Zum Aufbau einer SSL-geschützten Verbindung senden Server an den Client ein Zertifikat, das mittels ASN.1 analysiert wird. Ein Angreifer könnte mit einem manipulierten Zertifikat die Sicherheitslücke auf einem Client ausnutzen und beliebigen Code auf das System schreiben und ausführen. Beim normalen Online-Banking-Anwender tritt das Problem nicht auf, da die Bank wohl kaum gefälschte Zertifikate überträgt. Wer also nur vertrauenswürdige Seiten besucht, den tangiert die Lücke nur peripher. Ohnehin sind im Internet Explorer immer noch Sicherheitslücken ungepatcht, mit denen ebenfalls beliebiger Code in das System geschleust werden kann.

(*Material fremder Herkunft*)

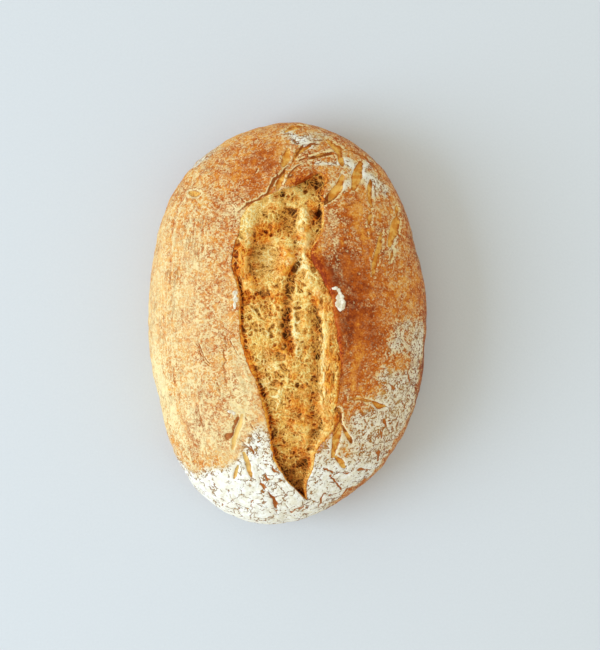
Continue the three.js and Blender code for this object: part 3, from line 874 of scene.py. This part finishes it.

Des Weiteren tritt der Fehler auch bei der Überprüfung signierter ActiveX-Controls auf. Ob dazu allein schon die Anzeige des Dialogs, dass man dem Download zustimme, ausreicht, ist derzeit noch unklar. Ähnlich verhält es sich bei der Zertifikatsüberprüfung von S/MIME-Mails. Betroffen ist auch die Windows-Authentifizierung im Netzwerk mit NTLMv2 und Kerberos. Beide Verfahren werden in Unternehmensnetzen zu Anmeldung im Netzwerk eingesetzt. Heimanwender sind nur dann betroffen, wenn sie Laufwerke oder Drucker im Netzwerk freigeben und eine Authentifizierung zum Zugriff erforderlich ist.

Windows-Server sind durch die Lücken stärker bedroht. Der Internet Information Server benutzt SSL und kann beispielsweise bei bidirektionaler Authentifizierung mit manipulierten Benutzerzertifikaten angegriffen werden. Neben Domänen-Controller sind über die Authentifizierungsmechanismen auch andere Member-Server verwundbar -- auch IPSec-Gateways zum Aufbau von Virtual Private Networks unter Windows sind für Attacken anfällig.

Auch wenn keineswegs Panik angesagt ist, wie mancher Artikel, der im Netz kursiert, vielleicht nahelegen könnte: Windows-Anwender sollten auf jeden Fall bald die Updates installieren, um nicht das gleiche Schauspiel zu erleben, welches seinerzeit der Wurm Lovsan/W32.Blaster bot. Damals waren einige Wochen nach der Veröffentlichung einer kritischen Lücke in Windows und den Sicherheitsupdates erste Exploits aufgetaucht, aus der dann Lovsan entstand. Was dann folgte, ist vielen wohl noch in Erinnerung.